Direction:
Only the lines holding the string "parts" are needed. Copy each one.

Given information:
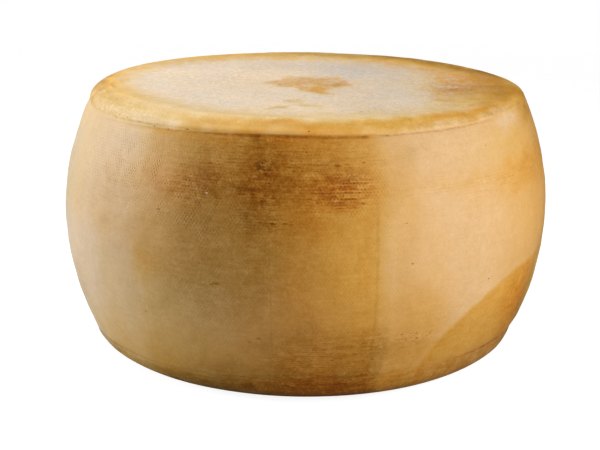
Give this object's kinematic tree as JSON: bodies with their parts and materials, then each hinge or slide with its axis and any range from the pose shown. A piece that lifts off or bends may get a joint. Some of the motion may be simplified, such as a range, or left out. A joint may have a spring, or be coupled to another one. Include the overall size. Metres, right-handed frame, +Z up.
{
  "type": "whole hard cheese wheel",
  "caption": "Whole aged hard cheese wheel: a squat drum with a barrel-shaped side, soft shoulders, shallow seams and a natural ochre rind.",
  "frame": {"origin": "middle of the flat base, on the surface that the wheel stands on", "axes": "+Z up along the wheel's axis, out of the top face; -Y is the front, +X the right-hand side seen from the front"},
  "size_m": [0.4403, 0.4397, 0.236],
  "materials": {
    "rind": "oiled natural rind, low sheen, ochre with paler and darker patches"
  },
  "bodies": {
    "root": {"cheese_wheel": "rind"}
  },
  "joints": []
}
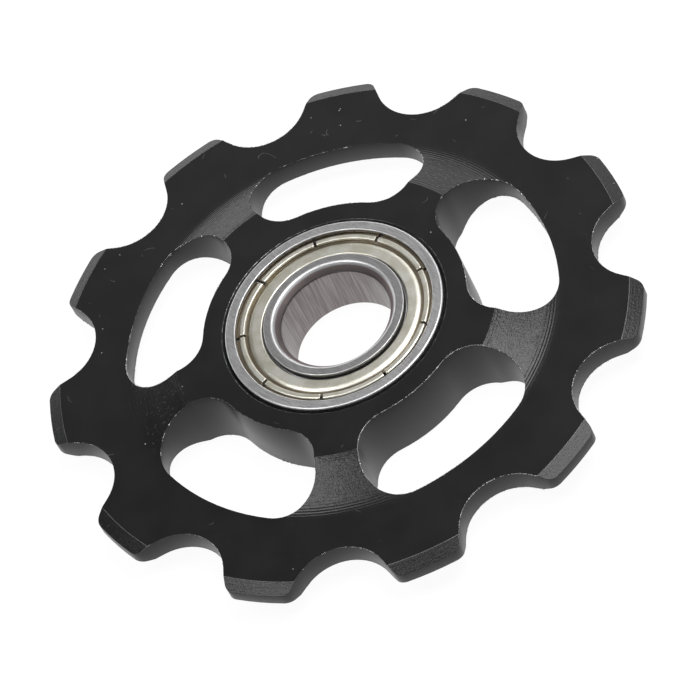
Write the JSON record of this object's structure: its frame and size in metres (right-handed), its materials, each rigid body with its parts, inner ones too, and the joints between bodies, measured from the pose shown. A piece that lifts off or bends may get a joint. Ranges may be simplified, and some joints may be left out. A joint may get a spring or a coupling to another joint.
{
  "type": "bicycle sprocket",
  "caption": "Derailleur jockey wheel: toothed aluminium pulley with a sloping spoked web and a shielded ball bearing pressed into its hub.",
  "frame": {"origin": "middle of the bearing's bore, half way through the bearing's width", "axes": "+Z along the axle, and a tooth gap points along -Y"},
  "size_m": [0.0436, 0.0432, 0.005],
  "materials": {
    "black_anodised": "black anodised, satin, with turning marks on the slope",
    "ring_steel": "ground",
    "shield_steel": "satin, faintly yellow plating",
    "cage_steel": "bright pressed sheet",
    "ball_steel": "polished"
  },
  "bodies": {
    "inner_ring": {"bearing_inner_ring": "ring_steel"},
    "wheel": {"toothed_wheel": "black_anodised", "bearing_outer_ring": "ring_steel", "front_shield": "shield_steel", "rear_shield": "shield_steel"},
    "cage": {"cage_front_half": "cage_steel", "cage_rear_half": "cage_steel", "cage_rivets": "cage_steel"},
    "rolling_ball_01": {"ball_01": "ball_steel"},
    "rolling_ball_02": {"ball_02": "ball_steel"},
    "rolling_ball_03": {"ball_03": "ball_steel"},
    "rolling_ball_04": {"ball_04": "ball_steel"},
    "rolling_ball_05": {"ball_05": "ball_steel"},
    "rolling_ball_06": {"ball_06": "ball_steel"},
    "rolling_ball_07": {"ball_07": "ball_steel"},
    "rolling_ball_08": {"ball_08": "ball_steel"},
    "rolling_ball_09": {"ball_09": "ball_steel"},
    "rolling_ball_10": {"ball_10": "ball_steel"}
  },
  "joints": [
    {"name": "wheel_spin", "type": "hinge", "parent": "inner_ring", "child": "wheel", "pos_m": [0, 0, 0], "axis": [0, 0, 1], "continuous": true},
    {"name": "cage_spin", "type": "hinge", "parent": "inner_ring", "child": "cage", "pos_m": [0, 0, 0], "axis": [0, 0, 1], "continuous": true},
    {"name": "ball_01_spin", "type": "hinge", "parent": "cage", "child": "rolling_ball_01", "pos_m": [0.006, 0, 0], "axis": [0, 0, 1], "continuous": true},
    {"name": "ball_02_spin", "type": "hinge", "parent": "cage", "child": "rolling_ball_02", "pos_m": [0.00485, 0.00353, 0], "axis": [0, 0, 1], "continuous": true},
    {"name": "ball_03_spin", "type": "hinge", "parent": "cage", "child": "rolling_ball_03", "pos_m": [0.00185, 0.00571, 0], "axis": [0, 0, 1], "continuous": true},
    {"name": "ball_04_spin", "type": "hinge", "parent": "cage", "child": "rolling_ball_04", "pos_m": [-0.00185, 0.00571, 0], "axis": [0, 0, 1], "continuous": true},
    {"name": "ball_05_spin", "type": "hinge", "parent": "cage", "child": "rolling_ball_05", "pos_m": [-0.00485, 0.00353, 0], "axis": [0, 0, 1], "continuous": true},
    {"name": "ball_06_spin", "type": "hinge", "parent": "cage", "child": "rolling_ball_06", "pos_m": [-0.006, 0, 0], "axis": [0, 0, 1], "continuous": true},
    {"name": "ball_07_spin", "type": "hinge", "parent": "cage", "child": "rolling_ball_07", "pos_m": [-0.00485, -0.00353, 0], "axis": [0, 0, 1], "continuous": true},
    {"name": "ball_08_spin", "type": "hinge", "parent": "cage", "child": "rolling_ball_08", "pos_m": [-0.00185, -0.00571, 0], "axis": [0, 0, 1], "continuous": true},
    {"name": "ball_09_spin", "type": "hinge", "parent": "cage", "child": "rolling_ball_09", "pos_m": [0.00185, -0.00571, 0], "axis": [0, 0, 1], "continuous": true},
    {"name": "ball_10_spin", "type": "hinge", "parent": "cage", "child": "rolling_ball_10", "pos_m": [0.00485, -0.00353, 0], "axis": [0, 0, 1], "continuous": true}
  ],
  "couplings": [
    {"joint": "cage_spin", "follows": "wheel_spin", "ratio": 0.58333},
    {"joint": "ball_01_spin", "follows": "wheel_spin", "ratio": 2.9167},
    {"joint": "ball_02_spin", "follows": "wheel_spin", "ratio": 2.9167},
    {"joint": "ball_03_spin", "follows": "wheel_spin", "ratio": 2.9167},
    {"joint": "ball_04_spin", "follows": "wheel_spin", "ratio": 2.9167},
    {"joint": "ball_05_spin", "follows": "wheel_spin", "ratio": 2.9167},
    {"joint": "ball_06_spin", "follows": "wheel_spin", "ratio": 2.9167},
    {"joint": "ball_07_spin", "follows": "wheel_spin", "ratio": 2.9167},
    {"joint": "ball_08_spin", "follows": "wheel_spin", "ratio": 2.9167},
    {"joint": "ball_09_spin", "follows": "wheel_spin", "ratio": 2.9167},
    {"joint": "ball_10_spin", "follows": "wheel_spin", "ratio": 2.9167}
  ]
}
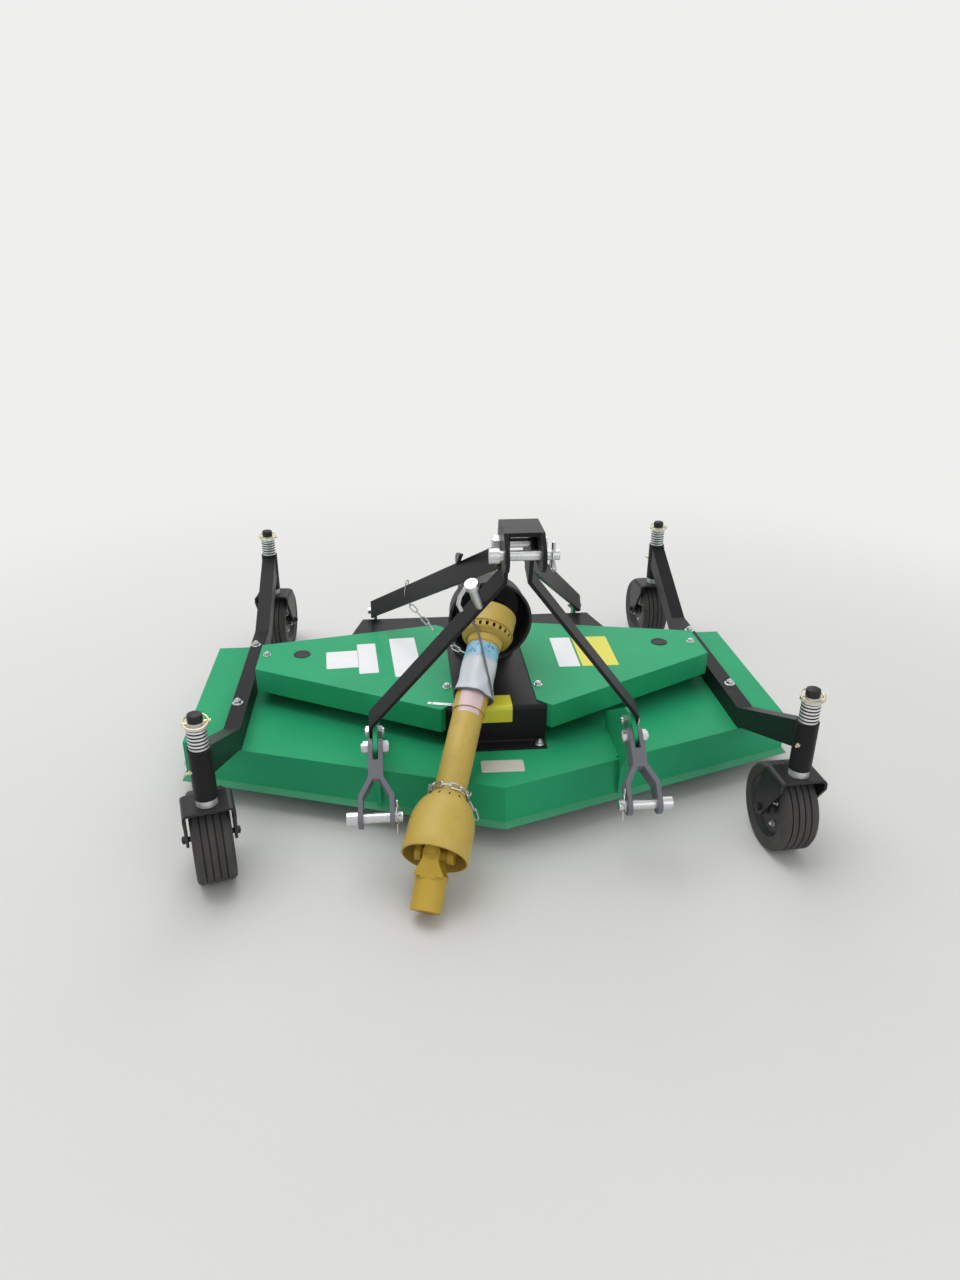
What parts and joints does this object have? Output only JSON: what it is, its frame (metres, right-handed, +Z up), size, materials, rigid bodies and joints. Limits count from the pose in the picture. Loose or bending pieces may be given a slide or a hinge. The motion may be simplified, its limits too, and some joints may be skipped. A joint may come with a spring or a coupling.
{
  "type": "rear-mounted finishing mower",
  "caption": "Three-point finishing mower with a belt drive under green covers, a guarded drive shaft and ribbed casters on black arms.",
  "frame": {"origin": "on the ground under the middle of the machine's box, drive shaft parked", "axes": "+Z up, -Y towards the tractor, +X to the right seen from the tractor"},
  "size_m": [1.55, 1.5083, 0.812],
  "materials": {
    "green_paint": "satin enamel",
    "black_paint": "satin enamel",
    "cast_housing": "grey primer over sand casting",
    "black_plastic": "moulded, matt",
    "belt_rubber": "matt",
    "zinc": "bright zinc plate",
    "grey_steel": "satin enamel",
    "raw_steel": "oiled, machined",
    "blade_steel": "ground edges on dark bar",
    "yellow_plastic": "moulded, satin",
    "yellow_paint": "satin enamel",
    "wheel_plastic": "moulded, satin",
    "tyre_rubber": "ribbed, matt"
  },
  "bodies": {
    "frame": {"deck": "green_paint", "cover_left": "green_paint", "cover_right": "green_paint", "drive_base": "black_paint", "gearbox": "cast_housing", "drive_shield": "black_plastic", "belt": "belt_rubber", "leg_left": "black_paint", "leg_right": "black_paint", "strut_left": "black_paint", "strut_right": "black_paint", "mast_bolts": "zinc", "arm_left": "black_paint", "arm_right": "black_paint"},
    "hitch_top": {"top_bracket": "black_paint", "top_pin": "zinc"},
    "hitch_left": {"clevis_left": "grey_steel", "link_pin_left": "zinc"},
    "hitch_right": {"clevis_right": "grey_steel", "link_pin_right": "zinc"},
    "caster_fl": {"fork_fl": "black_paint", "spacers_fl": "zinc"},
    "wheel_fl": {"rim_fl": "wheel_plastic", "tyre_fl": "tyre_rubber"},
    "caster_fr": {"fork_fr": "black_paint", "spacers_fr": "zinc"},
    "wheel_fr": {"rim_fr": "wheel_plastic", "tyre_fr": "tyre_rubber"},
    "caster_rl": {"fork_rl": "black_paint", "spacers_rl": "zinc"},
    "wheel_rl": {"rim_rl": "wheel_plastic", "tyre_rl": "tyre_rubber"},
    "caster_rr": {"fork_rr": "black_paint", "spacers_rr": "zinc"},
    "wheel_rr": {"rim_rr": "wheel_plastic", "tyre_rr": "tyre_rubber"},
    "blade_left": {"rotor_left": "blade_steel"},
    "blade_centre": {"rotor_centre": "blade_steel"},
    "blade_right": {"rotor_right": "blade_steel"},
    "upper_joint": {"cross_upper": "raw_steel"},
    "upper_half": {"yoke_upper": "raw_steel", "shaft_upper": "raw_steel", "bell_upper": "yellow_plastic", "cone_upper": "yellow_plastic", "guard_upper": "yellow_plastic"},
    "lower_half": {"yoke_lower": "raw_steel", "shaft_lower": "raw_steel", "bell_lower": "yellow_plastic", "cone_lower": "yellow_plastic", "guard_lower": "yellow_plastic"},
    "lower_joint": {"cross_lower": "raw_steel"},
    "tractor_end": {"end_yoke": "yellow_paint"}
  },
  "joints": [
    {"name": "top_pivot", "type": "hinge", "parent": "frame", "child": "hitch_top", "pos_m": [0, -0.6015, 0.772], "axis": [1, 0, 0], "range_deg": [-45, 60]},
    {"name": "clevis_left_pivot", "type": "hinge", "parent": "frame", "child": "hitch_left", "pos_m": [-0.287, -0.4835, 0.272], "axis": [1, 0, 0], "range_deg": [-72, 18]},
    {"name": "clevis_right_pivot", "type": "hinge", "parent": "frame", "child": "hitch_right", "pos_m": [0.287, -0.4835, 0.272], "axis": [1, 0, 0], "range_deg": [-72, 18]},
    {"name": "swivel_fl", "type": "hinge", "parent": "frame", "child": "caster_fl", "pos_m": [-0.635, -0.5815, 0.26], "axis": [0, 0, 1], "continuous": true},
    {"name": "spin_fl", "type": "hinge", "parent": "caster_fl", "child": "wheel_fl", "pos_m": [-0.64742, -0.53514, 0.1015], "axis": [0.9659, 0.2588, 0], "continuous": true},
    {"name": "swivel_fr", "type": "hinge", "parent": "frame", "child": "caster_fr", "pos_m": [0.635, -0.5815, 0.26], "axis": [0, 0, 1], "continuous": true},
    {"name": "spin_fr", "type": "hinge", "parent": "caster_fr", "child": "wheel_fr", "pos_m": [0.63249, -0.53357, 0.1015], "axis": [0.9986, 0.0523, 0], "continuous": true},
    {"name": "swivel_rl", "type": "hinge", "parent": "frame", "child": "caster_rl", "pos_m": [-0.635, 0.6015, 0.26], "axis": [0, 0, 1], "continuous": true},
    {"name": "spin_rl", "type": "hinge", "parent": "caster_rl", "child": "wheel_rl", "pos_m": [-0.62998, 0.64924, 0.1015], "axis": [0.9945, -0.1045, 0], "continuous": true},
    {"name": "swivel_rr", "type": "hinge", "parent": "frame", "child": "caster_rr", "pos_m": [0.635, 0.6015, 0.26], "axis": [0, 0, 1], "continuous": true},
    {"name": "spin_rr", "type": "hinge", "parent": "caster_rr", "child": "wheel_rr", "pos_m": [0.63165, 0.64938, 0.1015], "axis": [0.9976, 0.0698, 0], "continuous": true},
    {"name": "blade_centre_spin", "type": "hinge", "parent": "frame", "child": "blade_centre", "pos_m": [0, -0.2075, 0.12], "axis": [0, 0, 1], "continuous": true},
    {"name": "blade_left_spin", "type": "hinge", "parent": "frame", "child": "blade_left", "pos_m": [-0.489, 0.0285, 0.12], "axis": [0, 0, 1], "continuous": true},
    {"name": "blade_right_spin", "type": "hinge", "parent": "frame", "child": "blade_right", "pos_m": [0.489, 0.0285, 0.12], "axis": [0, 0, 1], "continuous": true},
    {"name": "shaft_swing", "type": "hinge", "parent": "frame", "child": "upper_joint", "pos_m": [0, -0.1255, 0.409], "axis": [0, 0, 1], "range_deg": [0, 36]},
    {"name": "shaft_lift", "type": "hinge", "parent": "upper_joint", "child": "upper_half", "pos_m": [0, -0.1255, 0.409], "axis": [0.9527, -0.304, 0], "range_deg": [-36, 0]},
    {"name": "shaft_slide", "type": "slide", "parent": "upper_half", "child": "lower_half", "axis": [-0.2662, -0.834, -0.4833], "range_m": [-0.03, 0.14]},
    {"name": "end_dip", "type": "hinge", "parent": "lower_half", "child": "lower_joint", "pos_m": [-0.16715, -0.64926, 0.1055], "axis": [0.9527, -0.304, 0], "range_deg": [-46, 18]},
    {"name": "end_turn", "type": "hinge", "parent": "lower_joint", "child": "tractor_end", "pos_m": [-0.16715, -0.64926, 0.1055], "axis": [-0.2098, -0.6573, 0.7239], "range_deg": [-32, 32]}
  ],
  "couplings": [
    {"joint": "blade_left_spin", "follows": "blade_centre_spin", "ratio": 1},
    {"joint": "blade_right_spin", "follows": "blade_centre_spin", "ratio": 1}
  ]
}
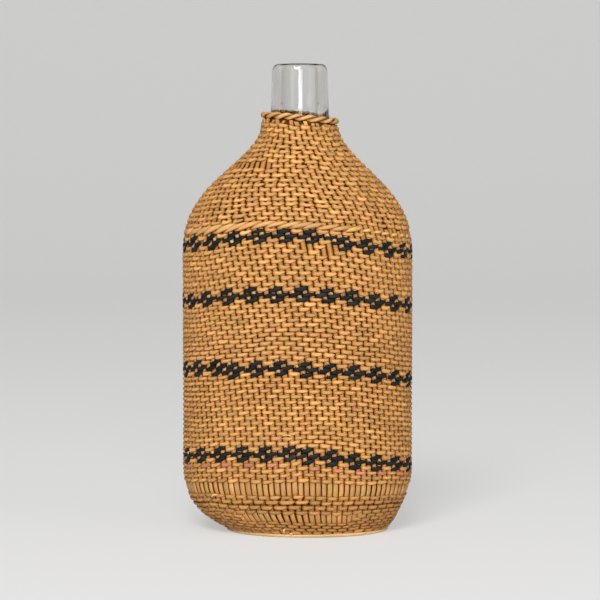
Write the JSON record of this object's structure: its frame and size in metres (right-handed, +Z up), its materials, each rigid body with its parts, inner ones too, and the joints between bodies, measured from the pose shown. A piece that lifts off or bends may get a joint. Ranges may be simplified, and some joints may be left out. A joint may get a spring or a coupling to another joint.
{
  "type": "basketry covered flask",
  "caption": "Oval clear glass flask with a round open neck, inside a close-fitting diagonally twined basketry cover with black bands and a twisted rim.",
  "frame": {"origin": "under the middle of the bottle, on the surface that it stands on", "axes": "+Z up to the mouth, +X across the wide face, -Y out of the front face"},
  "size_m": [0.1033, 0.0674, 0.2079],
  "materials": {
    "clear_glass": "clear, fire-polished, faintly warm",
    "straw_weft": "dry split plant fibre, tan, satin",
    "pale_straw_weft": "dry split plant fibre, pale tan, satin",
    "bare_warp": "flat shaved splint, tan, satin",
    "black_weft": "dyed split plant fibre, faded black, matt",
    "black_and_straw_weft": "stitches alternately dyed black and plain tan, matt",
    "pink_weft": "stitches alternately dyed faded pink and plain tan, matt"
  },
  "bodies": {
    "root": {"glass_flask": "clear_glass", "base_start": "pale_straw_weft", "base_weave": "straw_weft", "base_edge_row": "pale_straw_weft", "heel_weave": "straw_weft", "lower_open_warps": "bare_warp", "foot_weave": "straw_weft", "upper_open_warps": "bare_warp", "low_wall_weave": "straw_weft", "pink_row": "pink_weft", "band_4_lower_row": "black_and_straw_weft", "band_4_middle_row": "black_weft", "band_4_upper_row": "black_and_straw_weft", "wall_weave_4": "straw_weft", "band_3_lower_row": "black_and_straw_weft", "band_3_middle_row": "black_weft", "band_3_upper_row": "black_and_straw_weft", "wall_weave_3": "straw_weft", "band_2_lower_row": "black_and_straw_weft", "band_2_middle_row": "black_weft", "band_2_upper_row": "black_and_straw_weft", "wall_weave_2": "straw_weft", "band_1_lower_row": "black_and_straw_weft", "band_1_middle_row": "black_weft", "band_1_upper_row": "black_and_straw_weft", "twined_ridge": "pale_straw_weft", "shoulder_weave": "straw_weft", "neck_weave": "straw_weft", "cut_warp_ends": "bare_warp", "rim_braid": "pale_straw_weft"}
  },
  "joints": []
}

Finished answer:
Give this object's kinematic tree as JSON: bodies with their parts and materials, then each hinge or slide with its axis and any range from the pose shown. A piece that lifts off or bends may get a joint. Some of the motion may be simplified, such as a range, or left out. A joint may have a spring, or be coupled to another one. Include the overall size. Metres, right-handed frame, +Z up.
Write the JSON record of this object's structure: its frame and size in metres (right-handed), its materials, each rigid body with its parts, inner ones too, and the joints between bodies, measured from the pose shown. A piece that lifts off or bends may get a joint. Ranges may be simplified, and some joints may be left out. A joint may get a spring or a coupling to another joint.
What parts and joints does this object have? Output only JSON: what it is, its frame (metres, right-handed, +Z up), size, materials, rigid bodies and joints. Limits count from the pose in the picture. Loose or bending pieces may be given a slide or a hinge. The motion may be simplified, its limits too, and some joints may be skipped. A joint may come with a spring or a coupling.
Write the JSON record of this object's structure: its frame and size in metres (right-handed, +Z up), its materials, each rigid body with its parts, inner ones too, and the joints between bodies, measured from the pose shown. A piece that lifts off or bends may get a joint. Ranges may be simplified, and some joints may be left out. A joint may get a spring or a coupling to another joint.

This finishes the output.